Cuando estuvimos cerca del atraque mandó dar más máquina, lo que no consideré oportuno pues podíamos tener algún percance. Así se lo dije, tras lo que se puso a chillar y a protestar. Le dejé terminar y me puse en contacto con el Coast Guard para explicarle lo que había pasado: la televisión en el puente y su actitud.
Le mandaron ponerse y le echaron una bronca que quedó más suave que un guante.
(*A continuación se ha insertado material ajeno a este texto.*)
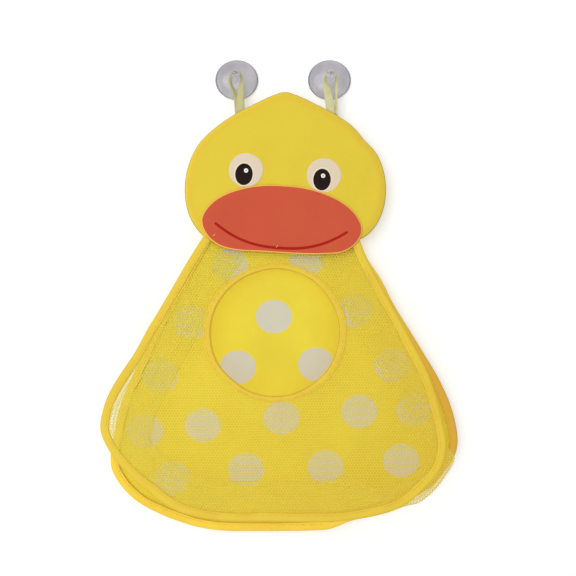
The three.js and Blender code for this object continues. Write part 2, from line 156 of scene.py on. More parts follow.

Le ordenaron también que se disculpase conmigo y, en caso de no hacerlo, me indicaron que les informara posteriormente.
A partir de este momento todo fue bien, pues el hombre se tranquilizó, dejó de ver la televisión, y la maniobra salió perfectamente.
Se comentó a bordo que en uno de los viajes, el Capitán, uno de los que solíamos relevarnos en estos buques, le había comentado a los de Rinker que le habría gustado visitar los oficinas centrales en West Palm Beach.
Al día siguiente les enviaron una limusina para él y el Jefe de Máquinas, Abraham Echevarría (q.e.p.d.), y desde Port Everglades les llevaron a la central donde les enseñaron todas las instalaciones. Más tarde les llevaron a un hotel donde les habían reservado un par de habitaciones para que pasasen el día y regresar a bordo por la mañana del día siguiente.
Durante la comida entablaron conversación con dos chicas guapísimas, con las que tomaron unas copas y Abraham ya había pedido que le mandaran un coche para regresar a bordo, así que se quedó solo el Capitán con las chicas.
Al día siguiente regresó a bordo y le comentó a Abraham el ‘ligue’ que había hecho.
Esto me lo comentó más tarde Abraham, en una de las ocasiones que coincidimos en el mismo buque. Como hombre de más edad me decía que se había creído que había ligado, y no se lo ocurrió pensar que se lo habían preparado y que él se lo estaba imaginando; por eso dijo que tenía que volver a bordo.
Abraham rondaba entonces en los cincuenta y cinco años, sacándole al Capitán casi veinte.
Otra de las ocasiones que María José estuvo a bordo durante la estancia en España, una de las mujeres de algún oficial le comentó esta anécdota, y lo bien que se lo había pasado el Capitán, a ello que respondió que “si a mí me habían llevado no había aprendido nada nuevo”, dando así por terminada la conversación.